On Tuesday, his attorney told the same judge  court that after less than two years behind bars he believed Hendon has paid his debt to society and is deserving of an early release.

Prosecutors objected to the request believing that the time served is not enough for the crimes for which Hendon pleaded guilty.

A spokesman for Summit County Prosecutor Sherry Bevin Walsh says Hendon handcuffed young children and assaulted them, throwing them against lockers.

He was accused of taking young children to the Juvenile Detention Center in handcuffs and taking photos of them in a holding cell.

His self-run 'scared straight' program eventually extended into several Akron schools where his portrayal of a certified peace officer was perceived to be genuine.

Before Judge Croce on Tuesday Hendon himself said " I definitely want to apologize to the victims and the victims families.  As a parent, I am a parent too so I understand the frustration, the hate, anger throughout all of this.  I'd like to apologize to the Akron Schools and the board of education for bringing so much trouble.
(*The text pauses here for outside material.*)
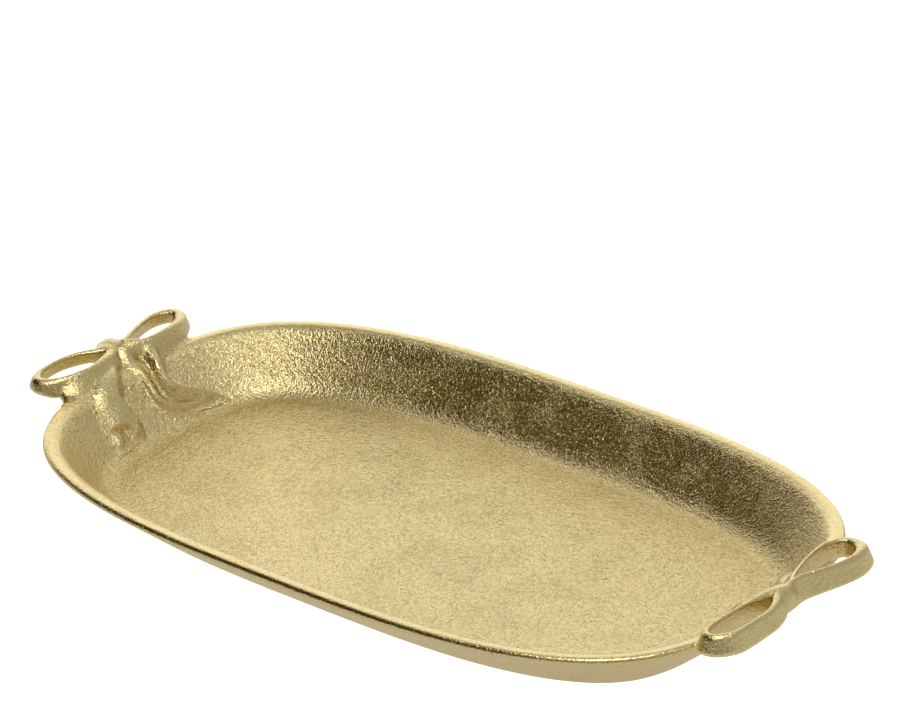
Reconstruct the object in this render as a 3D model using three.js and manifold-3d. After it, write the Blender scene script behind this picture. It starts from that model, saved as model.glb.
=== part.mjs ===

I didn't never intend to bring all that trouble onto them and the city of Akron as well. These last few years has been pretty hectic. While I was down I did learn a lot and as I said before I was so quick to do and not really think about what could really happen with a lot of things and I do feel like I learned my lesson.

Croce addressed Hendon saying he has done what she expected from him at the time of sentencing.

"The number of programs and employment readiness that you have completed and your actual risk assessment determined by the penitentiary all leads me to believe that what I told you at sentencing you took to heart, and I am happy to see that," said Croce.

"Before this case happened he was obviously on track to become a police officer and he was a guy who was trying to make a difference in his community," said his attorney Noah Munyer. "He took it a little too far and ended up going into the schools at the school's request and it became an issue and at the juvenile jail as well, but the intention was always positive."

In court on Tuesday, Munyer noted that a number of parents of the juveniles who were a part of his informal program were actually appreciative of what Hendon was doing.

"I think that what we saw here and what we saw at sentencing was a guy who basically first time offender, went to prison for a year and nine months and aside from wearing the wrong t-shirt one day he conducted himself appropriately," said Munyer.

To the parents who are upset over Hendon's ruse, Munyer said: " I would say he has paid his debt to society and he is going to be a positive force in this community."

Among family members in court for Tuesday's hearing was Hendon's mother, Tina Evans,  who wanted to thank the judge and his attorneys.

"We are just happy for him to be home. It's been a long 18 months," she said. "He was only out to help kids those mothers inboxed my son for help and he gave them help. Where it went wrong, I don't know."

Hendon is expected to be released later this week after a hearing in re-entry court.